# SOURCE DATA start
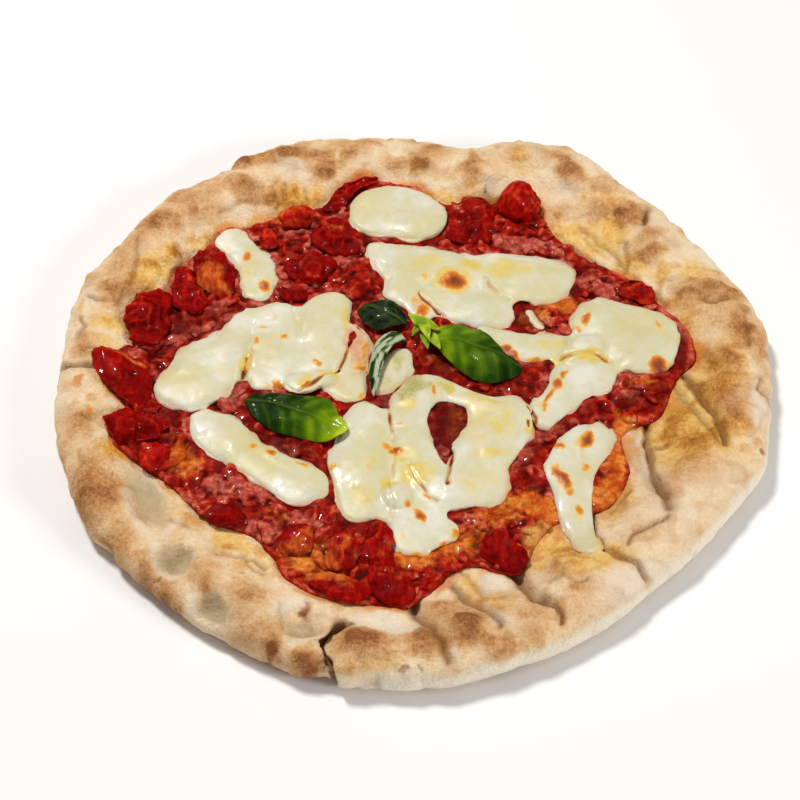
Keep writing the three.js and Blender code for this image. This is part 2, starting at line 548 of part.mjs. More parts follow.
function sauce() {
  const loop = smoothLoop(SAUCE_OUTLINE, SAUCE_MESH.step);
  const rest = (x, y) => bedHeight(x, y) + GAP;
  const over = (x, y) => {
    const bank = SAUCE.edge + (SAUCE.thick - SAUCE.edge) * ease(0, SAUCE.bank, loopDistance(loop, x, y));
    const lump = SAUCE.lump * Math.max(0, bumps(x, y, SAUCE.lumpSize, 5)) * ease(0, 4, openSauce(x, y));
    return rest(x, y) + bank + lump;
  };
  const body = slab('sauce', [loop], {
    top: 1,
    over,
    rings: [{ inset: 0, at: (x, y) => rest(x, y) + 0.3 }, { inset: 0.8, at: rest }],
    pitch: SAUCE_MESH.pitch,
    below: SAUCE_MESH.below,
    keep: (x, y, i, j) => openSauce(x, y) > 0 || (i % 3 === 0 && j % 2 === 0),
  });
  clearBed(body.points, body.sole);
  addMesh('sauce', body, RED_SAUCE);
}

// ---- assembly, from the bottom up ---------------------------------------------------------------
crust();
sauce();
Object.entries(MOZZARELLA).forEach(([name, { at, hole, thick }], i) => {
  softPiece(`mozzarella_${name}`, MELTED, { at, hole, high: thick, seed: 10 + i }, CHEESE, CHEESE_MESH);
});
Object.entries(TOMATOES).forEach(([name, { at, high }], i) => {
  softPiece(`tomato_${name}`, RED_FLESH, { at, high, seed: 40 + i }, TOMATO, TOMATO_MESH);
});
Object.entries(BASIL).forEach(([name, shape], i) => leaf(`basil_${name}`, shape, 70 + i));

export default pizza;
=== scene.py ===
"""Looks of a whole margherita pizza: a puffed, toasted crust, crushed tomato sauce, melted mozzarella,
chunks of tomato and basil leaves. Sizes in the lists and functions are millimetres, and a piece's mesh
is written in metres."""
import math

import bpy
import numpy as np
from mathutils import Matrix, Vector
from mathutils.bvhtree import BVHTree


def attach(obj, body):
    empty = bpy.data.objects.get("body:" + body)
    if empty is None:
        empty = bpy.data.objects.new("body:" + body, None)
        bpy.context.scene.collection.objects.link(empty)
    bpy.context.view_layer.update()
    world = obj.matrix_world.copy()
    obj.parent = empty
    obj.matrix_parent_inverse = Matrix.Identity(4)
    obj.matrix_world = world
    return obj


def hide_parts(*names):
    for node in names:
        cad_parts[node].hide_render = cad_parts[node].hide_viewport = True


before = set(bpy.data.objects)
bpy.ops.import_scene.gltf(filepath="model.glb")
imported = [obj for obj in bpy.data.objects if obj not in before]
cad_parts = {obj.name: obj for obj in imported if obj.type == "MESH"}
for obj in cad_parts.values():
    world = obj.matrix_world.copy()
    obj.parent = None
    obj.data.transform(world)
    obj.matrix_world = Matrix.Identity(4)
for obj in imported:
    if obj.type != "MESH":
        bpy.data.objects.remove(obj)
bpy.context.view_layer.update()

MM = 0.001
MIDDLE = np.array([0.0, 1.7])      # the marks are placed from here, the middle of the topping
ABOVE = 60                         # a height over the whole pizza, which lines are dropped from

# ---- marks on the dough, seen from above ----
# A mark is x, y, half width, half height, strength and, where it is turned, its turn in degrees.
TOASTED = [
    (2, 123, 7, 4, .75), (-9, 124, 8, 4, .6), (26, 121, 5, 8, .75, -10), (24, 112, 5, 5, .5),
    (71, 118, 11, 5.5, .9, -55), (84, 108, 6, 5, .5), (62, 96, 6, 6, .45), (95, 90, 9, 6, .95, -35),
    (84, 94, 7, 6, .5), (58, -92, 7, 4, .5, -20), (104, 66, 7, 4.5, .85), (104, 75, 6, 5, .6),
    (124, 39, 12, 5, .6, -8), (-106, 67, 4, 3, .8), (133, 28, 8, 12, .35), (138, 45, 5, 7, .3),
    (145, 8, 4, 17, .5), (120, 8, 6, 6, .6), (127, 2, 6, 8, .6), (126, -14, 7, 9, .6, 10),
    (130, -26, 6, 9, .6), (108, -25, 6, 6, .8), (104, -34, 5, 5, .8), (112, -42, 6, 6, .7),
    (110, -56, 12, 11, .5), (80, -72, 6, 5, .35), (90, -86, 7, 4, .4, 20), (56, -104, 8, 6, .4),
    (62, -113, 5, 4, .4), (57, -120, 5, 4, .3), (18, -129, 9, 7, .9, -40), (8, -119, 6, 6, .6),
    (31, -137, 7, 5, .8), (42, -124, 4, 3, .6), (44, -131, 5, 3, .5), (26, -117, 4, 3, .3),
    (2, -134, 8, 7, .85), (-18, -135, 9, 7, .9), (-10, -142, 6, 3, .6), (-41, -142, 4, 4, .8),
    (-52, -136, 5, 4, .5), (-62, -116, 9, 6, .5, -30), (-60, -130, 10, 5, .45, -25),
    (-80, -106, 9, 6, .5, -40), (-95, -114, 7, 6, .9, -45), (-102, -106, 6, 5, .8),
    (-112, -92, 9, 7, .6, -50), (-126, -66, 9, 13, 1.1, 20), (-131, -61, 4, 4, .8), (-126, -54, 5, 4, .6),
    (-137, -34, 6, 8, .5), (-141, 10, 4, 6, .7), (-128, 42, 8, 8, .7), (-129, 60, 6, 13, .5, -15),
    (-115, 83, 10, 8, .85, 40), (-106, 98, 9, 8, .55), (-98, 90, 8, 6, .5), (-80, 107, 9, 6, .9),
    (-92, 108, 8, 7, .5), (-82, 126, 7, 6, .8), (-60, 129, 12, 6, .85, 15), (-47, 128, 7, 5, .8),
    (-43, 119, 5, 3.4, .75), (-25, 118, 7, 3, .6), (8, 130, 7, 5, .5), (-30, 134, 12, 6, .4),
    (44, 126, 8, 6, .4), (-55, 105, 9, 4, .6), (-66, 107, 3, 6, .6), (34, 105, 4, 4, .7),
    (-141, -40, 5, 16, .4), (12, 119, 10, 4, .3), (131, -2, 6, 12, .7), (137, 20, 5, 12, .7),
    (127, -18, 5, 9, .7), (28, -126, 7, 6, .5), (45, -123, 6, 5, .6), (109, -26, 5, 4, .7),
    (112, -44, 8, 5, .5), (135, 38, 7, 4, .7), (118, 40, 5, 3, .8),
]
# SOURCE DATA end
→ **YOUR OBJECTIVE**: Would you quote everything above from the line containing "---- assembly, from" down to the line containing "if empty is"? Include both of those lines and nothing else.

→ **TASK RESPONSE**:
// ---- assembly, from the bottom up ---------------------------------------------------------------
crust();
sauce();
Object.entries(MOZZARELLA).forEach(([name, { at, hole, thick }], i) => {
  softPiece(`mozzarella_${name}`, MELTED, { at, hole, high: thick, seed: 10 + i }, CHEESE, CHEESE_MESH);
});
Object.entries(TOMATOES).forEach(([name, { at, high }], i) => {
  softPiece(`tomato_${name}`, RED_FLESH, { at, high, seed: 40 + i }, TOMATO, TOMATO_MESH);
});
Object.entries(BASIL).forEach(([name, shape], i) => leaf(`basil_${name}`, shape, 70 + i));

export default pizza;
=== scene.py ===
"""Looks of a whole margherita pizza: a puffed, toasted crust, crushed tomato sauce, melted mozzarella,
chunks of tomato and basil leaves. Sizes in the lists and functions are millimetres, and a piece's mesh
is written in metres."""
import math

import bpy
import numpy as np
from mathutils import Matrix, Vector
from mathutils.bvhtree import BVHTree


def attach(obj, body):
    empty = bpy.data.objects.get("body:" + body)
    if empty is None:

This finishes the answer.